Each line below should be quoted exactly, please.

Given material>
* * *

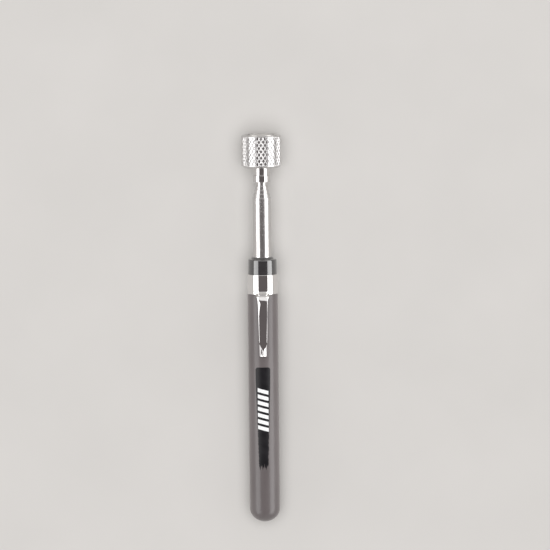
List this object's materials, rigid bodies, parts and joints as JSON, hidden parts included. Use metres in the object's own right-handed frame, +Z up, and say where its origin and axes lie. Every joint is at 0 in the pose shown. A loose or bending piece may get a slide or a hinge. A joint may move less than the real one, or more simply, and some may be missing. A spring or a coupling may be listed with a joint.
{
  "type": "telescoping magnetic pickup tool",
  "caption": "Pen-style telescoping magnetic pickup tool: knurled magnet head on a chrome mast, soft grip handle and sprung pocket clip.",
  "frame": {"origin": "centre of the closed tool's length, straight below the tool's axis, level with the lowest point of the head's rim", "axes": "+X along the tool towards the magnet face, +Z up towards the side that carries the pocket clip, +Y across"},
  "size_m": [0.1968, 0.02, 0.0201],
  "materials": {
    "grip_vinyl": "satin dipped vinyl",
    "core_plastic": "matt moulded",
    "label_foil": "gloss print with a pale bar mark",
    "bushing_plastic": "gloss moulded",
    "clip_chrome": "polished plating",
    "mast_chrome": "polished plating with fine draw lines",
    "collar_chrome": "turned and plated",
    "head_chrome": "plated diamond knurl",
    "cup_steel": "turned and plated",
    "plain_steel": "zinc plated",
    "bush_brass": "rolled strip",
    "ring_nylon": "matt moulded",
    "magnet_nickel": "nickel plating, lightly scuffed"
  },
  "bodies": {
    "handle": {"grip_sleeve": "grip_vinyl", "handle_core": "core_plastic", "end_plug": "core_plastic", "label_panel": "label_foil", "neck_bushing": "bushing_plastic", "clip_band": "clip_chrome", "tube_1": "mast_chrome"},
    "clip": {"pocket_clip": "clip_chrome"},
    "stage_2": {"tube_2": "mast_chrome", "stop_bush_2": "bush_brass"},
    "stage_3": {"tube_3": "mast_chrome", "stop_bush_3": "bush_brass"},
    "stage_4": {"tube_4": "mast_chrome", "stop_bush_4": "bush_brass"},
    "stage_5": {"stop_bush_5": "bush_brass"},
    "head": {"tube_5": "mast_chrome", "tip_plug": "plain_steel", "head_collar": "collar_chrome", "head_screw": "plain_steel", "knurled_sleeve": "head_chrome", "pole_cup": "cup_steel", "spacer_ring": "ring_nylon", "magnet_disc": "magnet_nickel"}
  },
  "joints": [
    {"name": "stage_2_slide", "type": "slide", "parent": "handle", "child": "stage_2", "axis": [1, 0, 0], "range_m": [0, 0.14605]},
    {"name": "stage_3_slide", "type": "slide", "parent": "stage_2", "child": "stage_3", "axis": [1, 0, 0], "range_m": [0, 0.14605]},
    {"name": "stage_4_slide", "type": "slide", "parent": "stage_3", "child": "stage_4", "axis": [1, 0, 0], "range_m": [0, 0.14605]},
    {"name": "stage_5_slide", "type": "slide", "parent": "stage_4", "child": "stage_5", "axis": [1, 0, 0], "range_m": [0, 0.14605]},
    {"name": "head_turn", "type": "hinge", "parent": "stage_5", "child": "head", "pos_m": [0, 0, 0.01005], "axis": [1, 0, 0], "continuous": true},
    {"name": "clip_flex", "type": "hinge", "parent": "handle", "child": "clip", "pos_m": [0.01784, 0, 0.01815], "axis": [0, 1, 0], "range_deg": [0, 4], "stiffness_Nm_per_rad": 2.5, "springref_deg": -1.15}
  ]
}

* * *

Written answer>
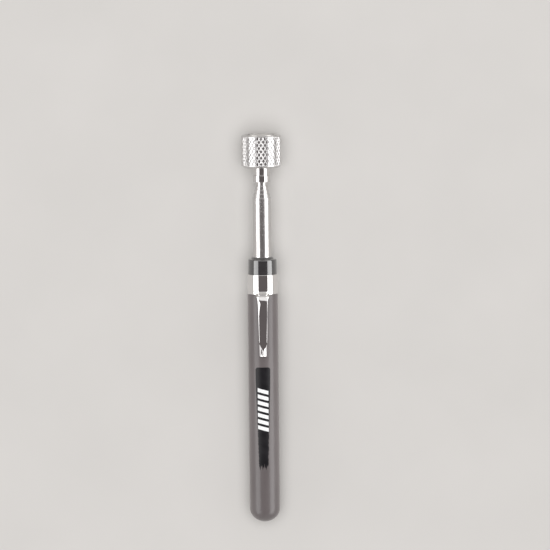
List this object's materials, rigid bodies, parts and joints as JSON, hidden parts included. Use metres in the object's own right-handed frame, +Z up, and say where its origin and axes lie. Every joint is at 0 in the pose shown. A loose or bending piece may get a slide or a hinge. A joint may move less than the real one, or more simply, and some may be missing. A spring or a coupling may be listed with a joint.
{
  "type": "telescoping magnetic pickup tool",
  "caption": "Pen-style telescoping magnetic pickup tool: knurled magnet head on a chrome mast, soft grip handle and sprung pocket clip.",
  "frame": {"origin": "centre of the closed tool's length, straight below the tool's axis, level with the lowest point of the head's rim", "axes": "+X along the tool towards the magnet face, +Z up towards the side that carries the pocket clip, +Y across"},
  "size_m": [0.1968, 0.02, 0.0201],
  "materials": {
    "grip_vinyl": "satin dipped vinyl",
    "core_plastic": "matt moulded",
    "label_foil": "gloss print with a pale bar mark",
    "bushing_plastic": "gloss moulded",
    "clip_chrome": "polished plating",
    "mast_chrome": "polished plating with fine draw lines",
    "collar_chrome": "turned and plated",
    "head_chrome": "plated diamond knurl",
    "cup_steel": "turned and plated",
    "plain_steel": "zinc plated",
    "bush_brass": "rolled strip",
    "ring_nylon": "matt moulded",
    "magnet_nickel": "nickel plating, lightly scuffed"
  },
  "bodies": {
    "handle": {"grip_sleeve": "grip_vinyl", "handle_core": "core_plastic", "end_plug": "core_plastic", "label_panel": "label_foil", "neck_bushing": "bushing_plastic", "clip_band": "clip_chrome", "tube_1": "mast_chrome"},
    "clip": {"pocket_clip": "clip_chrome"},
    "stage_2": {"tube_2": "mast_chrome", "stop_bush_2": "bush_brass"},
    "stage_3": {"tube_3": "mast_chrome", "stop_bush_3": "bush_brass"},
    "stage_4": {"tube_4": "mast_chrome", "stop_bush_4": "bush_brass"},
    "stage_5": {"stop_bush_5": "bush_brass"},
    "head": {"tube_5": "mast_chrome", "tip_plug": "plain_steel", "head_collar": "collar_chrome", "head_screw": "plain_steel", "knurled_sleeve": "head_chrome", "pole_cup": "cup_steel", "spacer_ring": "ring_nylon", "magnet_disc": "magnet_nickel"}
  },
  "joints": [
    {"name": "stage_2_slide", "type": "slide", "parent": "handle", "child": "stage_2", "axis": [1, 0, 0], "range_m": [0, 0.14605]},
    {"name": "stage_3_slide", "type": "slide", "parent": "stage_2", "child": "stage_3", "axis": [1, 0, 0], "range_m": [0, 0.14605]},
    {"name": "stage_4_slide", "type": "slide", "parent": "stage_3", "child": "stage_4", "axis": [1, 0, 0], "range_m": [0, 0.14605]},
    {"name": "stage_5_slide", "type": "slide", "parent": "stage_4", "child": "stage_5", "axis": [1, 0, 0], "range_m": [0, 0.14605]},
    {"name": "head_turn", "type": "hinge", "parent": "stage_5", "child": "head", "pos_m": [0, 0, 0.01005], "axis": [1, 0, 0], "continuous": true},
    {"name": "clip_flex", "type": "hinge", "parent": "handle", "child": "clip", "pos_m": [0.01784, 0, 0.01815], "axis": [0, 1, 0], "range_deg": [0, 4], "stiffness_Nm_per_rad": 2.5, "springref_deg": -1.15}
  ]
}